Mon, December 17, 3:00 to 4:30pm, Seaport Hotel & World Trade Center, Waterfront 2 Ballroom

Abstract

In the nearly two and a half centuries since the American Revolution, the legacy of Jewish Toryism has been a marker of Jewish troublemaking in the Atlantic World. Stories about Jews who sided with the British complicated early Jewish American historians’ efforts to portray Jews as communitarian-minded United States citizens. Jewish Tories continue to haunt later histories. Since the consequences that followed from Jewish Tories’ affiliations with the Crown often proved to be dire, Loyalists also challenged scholars’ ability to argue that the Jews of British America acted out of communal or individual self-interest. From the notorious 1780 trial of David Salisbury Franks to the violent death of Newport, Rhode Island’s onetime hazzan, Isaac Touro, narratives of Jewish Loyalism have consistently necessitated a transnational and contingency-minded historiography. The shifting meanings that have accrued to these narratives shed light on an existential tension that is integral to the practice of Jewish American history. Should the Jewish American experience be viewed as a mere footnote in a wider narrative whose actual scope not only transcends ethno-religious and national boundaries, but also negates our attempts to ascribe coherent motivations to historical actors?

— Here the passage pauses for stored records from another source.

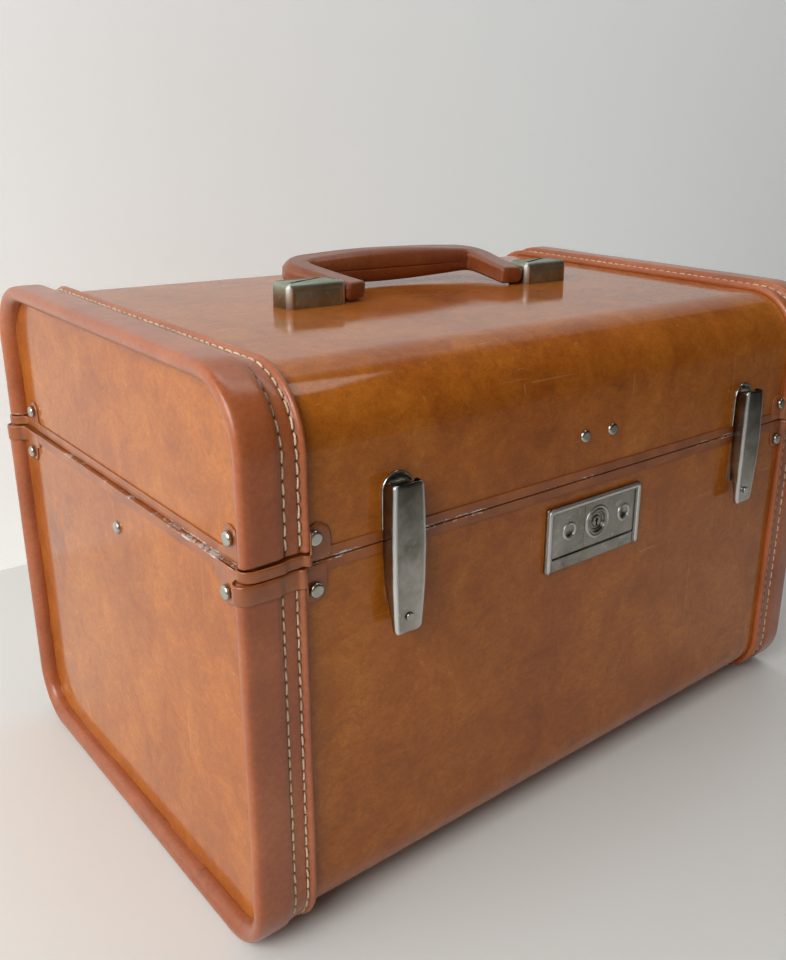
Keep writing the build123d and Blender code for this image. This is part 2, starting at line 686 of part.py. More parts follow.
def latch_pin():
    at = (LATCH_X - LEVER_HALF_X, LATCH_PIVOT_Y, LATCH_PIVOT_Z)
    return rod(at, (1, 0, 0), LATCH_PIN_R, 2 * LEVER_HALF_X)


def latch_spring():
    """Leaf spring on the right latch plate, bent towards the lever."""
    thick = 0.4
    foot = FRONT - PLATE_THICK
    tip = foot - 2.6
    side = Polyline((foot, 172.9), (foot, 171.0), (tip, 164.5), (tip - thick, 164.5),
                    (foot - thick, 171.0), (foot - thick, 172.9), close=True)
    return Pos(LATCH_X, 0, 0) * along_x(make_face(side), -2.6, 2.6)


def strike_plate():
    """Plate on the base behind the right lever, with a lug for the hook."""
    face = FRONT - PLATE_THICK
    plate = brick((-5.0, 5.0), (face, FRONT), STRIKE_Z)
    plate = fillet(plate.edges().filter_by(Axis.Y), 1.5)
    plate += brick((-3.0, 3.0), (face - 1.2, face), LUG_Z)
    return drilled(Pos(LATCH_X, 0, 0) * plate, STRIKE_RIVETS, shank_r=1.0)


# ---------------------------------------------------------------- back hinges
def knuckle(x0, x1):
    """Length of hinge barrel, bored for the pin."""
    return rod((x0, HINGE_Y, SPLIT_Z), (1, 0, 0), KNUCKLE_R, x1 - x0)


def leaf(low, high, web, spans):
    """Leaf of the right hinge: a flat plate joined to its knuckles."""
    plate = brick((HINGE_X - HINGE_HALF, HINGE_X + HINGE_HALF),
                  (HALF_Y, HALF_Y + LEAF_THICK), (low, high))
    for x0, x1 in spans:
        plate += brick((x0, x1), (HALF_Y, HINGE_Y), web) + knuckle(x0, x1)
    plate -= rod((HINGE_X - 30, HINGE_Y, SPLIT_Z), (1, 0, 0), HINGE_PIN_R + RUN, 60.0)
    return drilled(plate, BASE_HINGE_RIVETS + LID_HINGE_RIVETS, shank_r=1.0)


def base_leaf():
    outer = HINGE_X - HINGE_HALF
    inner = HINGE_X - KNUCKLE_HALF - KNUCKLE_GAP
    far_inner = HINGE_X + KNUCKLE_HALF + KNUCKLE_GAP
    spans = [(outer, inner), (far_inner, HINGE_X + HINGE_HALF)]
    web = (BASE_RIM - 2.0, BASE_RIM)
    return leaf(BASE_RIM - LEAF_TALL, BASE_RIM, web, spans)


def lid_leaf():
    spans = [(HINGE_X - KNUCKLE_HALF, HINGE_X + KNUCKLE_HALF)]
    web = (LID_RIM, LID_RIM + 2.0)
    return leaf(LID_RIM, LID_RIM + LEAF_TALL, web, spans)


def base_leaves():
    return base_leaf() + left(base_leaf())


def lid_leaves():
    return lid_leaf() + left(lid_leaf())


def hinge_pin():
    """Pin of the right hinge, fast in the base leaf."""
    at = (HINGE_X - HINGE_HALF - 0.4, HINGE_Y, SPLIT_Z)
    return rod(at, (1, 0, 0), HINGE_PIN_R, 2 * HINGE_HALF + 0.8)


# ---------------------------------------------------------------- handle
def handle_bracket():
    """Right stamped cap, open underneath and towards the handle."""
    x0, x1 = BRACKET_X
    half = BRACKET_HALF_Y
    low, high = BODY_HIGH, BODY_HIGH + BRACKET_TALL
    cap = brick((x0, x1), (-half, half), (low, high))
    outer_corners = cap.edges().filter_by(Axis.Z).group_by(Axis.X)[-1]
    cap = fillet(outer_corners, 4.0)
    cap = fillet(cap.faces().sort_by(Axis.Z)[-1].edges().sort_by(Axis.X)[1:], 2.4)
    sheet = BRACKET_SHEET
    room = brick((x0, x1 - sheet), (-half + sheet, half - sheet), (low, high - sheet))
    room = fillet(room.edges().filter_by(Axis.Z).group_by(Axis.X)[-1], 2.8)
    room = fillet(room.faces().sort_by(Axis.Z)[-1].edges().sort_by(Axis.X)[1:], 1.2)
    return cap - room


def handle_bearing():
    """Plate with two lugs inside the right bracket, bored for the handle's pin."""
    plate = brick((57.5, 83.4), (-5.4, 5.4), (BODY_HIGH, BODY_HIGH + 1.2))
    for x in (58.0, 80.0):
        lug = brick((x, x + 2.4), (-3.6, 3.6), (BODY_HIGH, HANDLE_Z))
        plate += lug + rod((x, 0, HANDLE_Z), (1, 0, 0), 3.6, 2.4)
    plate -= rod((50.0, 0, HANDLE_Z), (1, 0, 0), HANDLE_PIN_R + RUN, 40.0)
    return drilled(plate, BEARING_RIVETS, shank_r=1.2)


def folded(shape):
    """Place a handle drawn flat, reach along Y, on its axis at the folded angle."""
    return Pos(0, 0, HANDLE_Z) * Rot(HANDLE_TILT, 0, 0) * shape


def handle_grip():
    """Bar with two arms, swept along its middle line and fullest at the middle."""
    tail = -GRIP_END_R - 1
    lean = (HANDLE_CORNER_X - HANDLE_END_X) / HANDLE_REACH
    end_x = HANDLE_END_X + lean * tail
    path = FilletPolyline((-end_x, tail), (-HANDLE_CORNER_X, HANDLE_REACH),
                          (HANDLE_CORNER_X, HANDLE_REACH), (end_x, tail),
                          radius=HANDLE_CORNER_R)
    arm = RectangleRounded(GRIP_THICK, GRIP_WIDE, 3.4)
    middle = RectangleRounded(*GRIP_MID, 4.6)
    stations = [Plane(origin=path @ t, x_dir=(0, 0, 1), z_dir=path % t) for t in (0, 0.5, 1)]
    sections = [stations[0] * arm, stations[1] * middle, stations[2] * arm]
    grip = sweep(sections, path=path, multisection=True)
    ends = brick((-FAR, FAR), (-FAR, 0), (-FAR, FAR))
    ends -= rod((-FAR, 0, 0), (1, 0, 0), GRIP_END_R, 2 * FAR)
    side = brick((BRACKET_X[0] - 0.5, FAR), (-FAR, 12.0), (-FAR, FAR))
    grip = grip - ends - side - left(side)
    for pin in (rod((44.0, 0, 0), (1, 0, 0), HANDLE_PIN_R, 20.0),
                rod((-44.0, 0, 0), (-1, 0, 0), HANDLE_PIN_R, 20.0)):
        grip -= pin
    return folded(grip)


def handle_pin():
    """Right pivot pin, fast in the end of the grip."""
    pin = rod((44.0, 0, HANDLE_Z), (1, 0, 0), HANDLE_PIN_R, 39.0)
    return pin


# ---------------------------------------------------------------- all the parts
def parts():
    base_wrap = binding(BASE_HALF_X) & below(BASE_BINDING_TOP)
    lid_wrap = binding(LID_HALF_X) & above(LID_BINDING_LOW)
    return {
        "base_shell": base_shell(),
        "base_end_left": left(base_end()),
        "base_end_right": base_end(),
        "base_binding_left": left(base_wrap),
        "base_binding_right": base_wrap,
        "base_edge_channel": base_edge_channel(),
        "base_corner_straps": base_corner_straps(),
        "base_corner_rivets": rivets(corner_rivets(BASE_HALF_X, BASE_RIVET_Z)),
        "base_tongue": base_tongue(),
        "base_lining": base_lining(),
        "tray_rails": pair(tray_rail()),
        "rail_rivets": rivets(RAIL_RIVETS),
        "lock_plate": lock_plate(),
        "lock_body": lock_body(),
        "lock_screws": lock_screws(),
        "strike_plates": pair(strike_plate()),
        "strike_rivets": rivets(STRIKE_RIVETS, head_r=1.6, head_h=0.5, shank_r=1.0),
        "base_hinge_leaves": pair(base_leaf()),
        "base_hinge_rivets": rivets(BASE_HINGE_RIVETS, head_r=2.2, head_h=0.9, shank_r=1.0),
        "hinge_pins": pair(hinge_pin()),
        "lock_slide": lock_slide(),
        "lock_bolt": lock_bolt(),
        "key_cylinder": key_cylinder(),
        "latch_lever_left": left(latch_lever()),
        "latch_lever_right": latch_lever(),
        "latch_hook_left": left(latch_hook()),
        "latch_hook_right": latch_hook(),
        "latch_rivet_left": left(latch_rivet()),
        "latch_rivet_right": latch_rivet(),
        "tray": tray(),
        "lid_shell": lid_shell(),
        "lid_end_left": left(lid_end()),
        "lid_end_right": lid_end(),
        "lid_binding_left": left(lid_wrap),
        "lid_binding_right": lid_wrap,
        "lid_edge_channel": lid_edge_channel(),
        "lid_corner_straps": lid_corner_straps(),
        "lid_corner_rivets": rivets(corner_rivets(LID_HALF_X, LID_RIVET_Z)),
        "lid_lining": lid_lining(),
        "mirror": mirror_glass(),
        "mirror_frame": mirror_frame(),
        "hasp": hasp(),
        "hasp_rivets": rivets(HASP_RIVETS),
        "latch_plates": pair(latch_plate()),
        "latch_plate_rivets": rivets(LATCH_RIVETS, head_r=1.6, head_h=0.5, shank_r=1.0),
        "latch_pins": pair(latch_pin()),
        "latch_springs": pair(latch_spring()),
        "lid_hinge_leaves": pair(lid_leaf()),
        "lid_hinge_rivets": rivets(LID_HINGE_RIVETS, head_r=2.2, head_h=0.9, shank_r=1.0),
        "handle_bracket_left": left(handle_bracket()),
        "handle_bracket_right": handle_bracket(),
        "handle_bearings": pair(handle_bearing()),
        "bearing_rivets": rivets(BEARING_RIVETS, head_r=2.0, head_h=0.8, shank_r=1.2),
        "handle_grip": handle_grip(),
        "handle_pins": pair(handle_pin()),
    }


os.makedirs("parts", exist_ok=True)
for name, shape in parts().items():
    export_step(shape, f"parts/{name}.step")
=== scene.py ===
import json
import math
import random
import bmesh
import bpy
import numpy as np
from mathutils import Matrix, Vector


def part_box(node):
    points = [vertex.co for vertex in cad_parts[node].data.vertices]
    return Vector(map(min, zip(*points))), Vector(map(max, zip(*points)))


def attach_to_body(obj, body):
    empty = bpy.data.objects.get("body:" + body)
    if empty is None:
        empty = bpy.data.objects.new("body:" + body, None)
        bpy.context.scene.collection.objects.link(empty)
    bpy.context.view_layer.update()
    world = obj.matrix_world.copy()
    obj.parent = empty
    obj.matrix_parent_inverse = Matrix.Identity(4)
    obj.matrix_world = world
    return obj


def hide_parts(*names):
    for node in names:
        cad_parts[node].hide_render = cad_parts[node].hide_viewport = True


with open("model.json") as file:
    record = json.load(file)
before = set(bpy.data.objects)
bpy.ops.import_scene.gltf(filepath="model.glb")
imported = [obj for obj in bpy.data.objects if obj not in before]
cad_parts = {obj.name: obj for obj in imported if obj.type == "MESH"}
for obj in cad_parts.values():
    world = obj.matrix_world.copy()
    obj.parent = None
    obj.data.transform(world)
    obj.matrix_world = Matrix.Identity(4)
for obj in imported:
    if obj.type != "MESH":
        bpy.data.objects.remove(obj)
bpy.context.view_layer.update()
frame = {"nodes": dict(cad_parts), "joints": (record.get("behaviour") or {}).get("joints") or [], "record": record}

MM = 0.001    # lengths below are in millimetres unless they say otherwise

# ------------ sizes from the frame
shell_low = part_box("base_shell")[0]
lid_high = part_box("lid_shell")[1]
roll_low, roll_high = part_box("base_binding_right")
lid_roll_low, lid_roll_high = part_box("lid_binding_right")
BASE_HALF_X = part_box("base_end_right")[1].x / MM
LID_HALF_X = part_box("lid_end_right")[1].x / MM
# Outlines seen from the end; top_r and low_r round their long edges.
SHELL = {"half_y": lid_high.y / MM, "low": shell_low.z / MM, "high": lid_high.z / MM,
         "top_r": 25.5, "low_r": 22.0}
ROLL = {"half_y": roll_high.y / MM, "low": roll_low.z / MM, "high": lid_roll_high.z / MM,
        "top_r": 28.0, "low_r": 25.0}
LIP = 7.3                      # width of the binding seen from the end
LID_CUT = lid_roll_low.z / MM + 0.2    # where the lid's bindings start
BASE_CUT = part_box("base_corner_straps")[1].z / MM - 0.4    # where the base's bindings end


# ------------ mesh helpers
def new_object(name, verts, faces, material):
    """Smooth mesh object from points in millimetres."""
    mesh = bpy.data.meshes.new(name)
    mesh.from_pydata([tuple(c * MM for c in v) for v in verts], [], faces)
    mesh.validate()
    obj = bpy.data.objects.new(name, mesh)
    bpy.context.scene.collection.objects.link(obj)
    mesh.materials.append(material)
    mesh.polygons.foreach_set("use_smooth", [True] * len(mesh.polygons))
    fix_normals(mesh)
    return obj


def set_attribute(obj, name, values):
    """Stores one number per vertex for the materials."""
    layer = obj.data.attributes.new(name, "FLOAT", "POINT")
    layer.data.foreach_set("value", np.array(values, np.float32))


def attach(obj, body, slot, *nodes):
    """The body a piece rides on and the CAD nodes it stands for, which are hidden. The slot argument, a material
    slot, is not used.
    """
    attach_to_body(obj, body)
    if nodes:
        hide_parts(*nodes)


def fix_normals(mesh):
    """Turns every face outwards."""
    bm = bmesh.new()
    bm.from_mesh(mesh)
    bmesh.ops.recalc_face_normals(bm, faces=bm.faces)
    bm.to_mesh(mesh)
    bm.free()


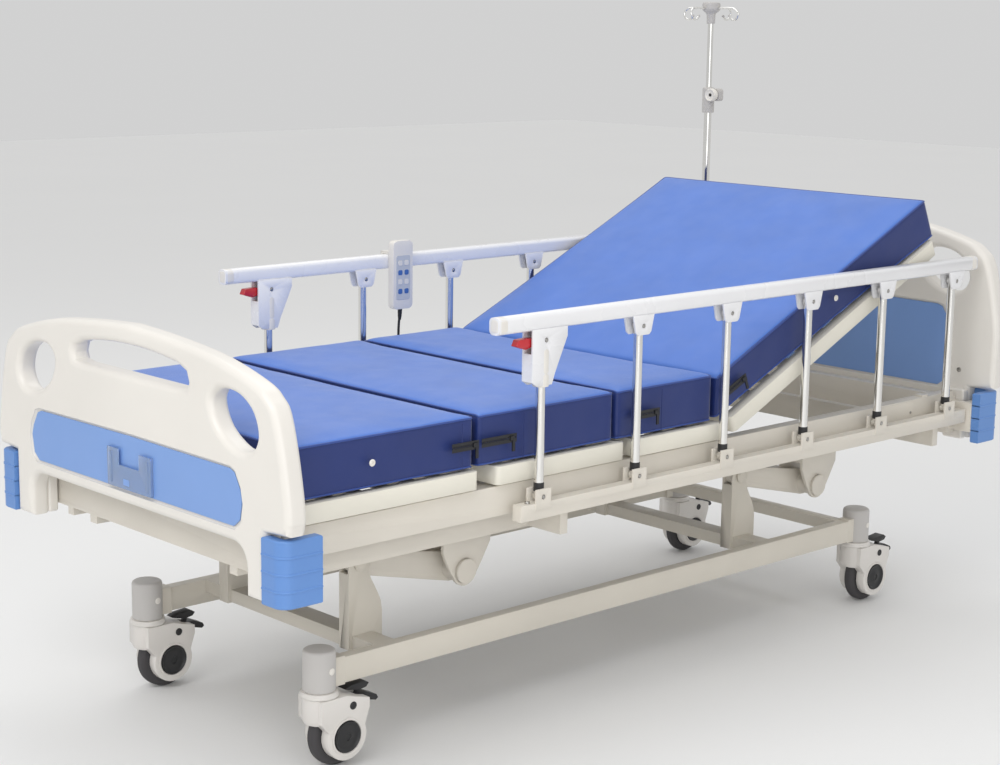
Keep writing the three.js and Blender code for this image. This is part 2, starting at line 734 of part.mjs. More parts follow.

As Jack P. Greene has written, the American Revolution was a tumultuous event that instilled both a “mood of optimism” and a “pervasive . . . sense of failure” among its participants and witnesses. Like all civil wars, it was a bewildering moment whose meaning and significance could only unfold in historical hindsight and in keeping with shifting epistemologies and ideological frameworks. Because their actions, or alleged actions, eventually placed them on the “wrong side” of historical destiny, the record of Jewish Loyalism stimulated a disproportionate amount of scholarly attention. Whether they have acted the parts of apologists seeking to account for the Tories’ ostensibly aberrant actions or of realists who are eager to point out how justifiable those actions were under the extraordinary circumstances that dictated them, chroniclers of Jewish Loyalism cannot help but generate trouble by complicating the narrative frameworks upon which historians rely. The Loyalists remind us that history itself is comprised of idiosyncratic, problematic, and perpetually non-conforming stories.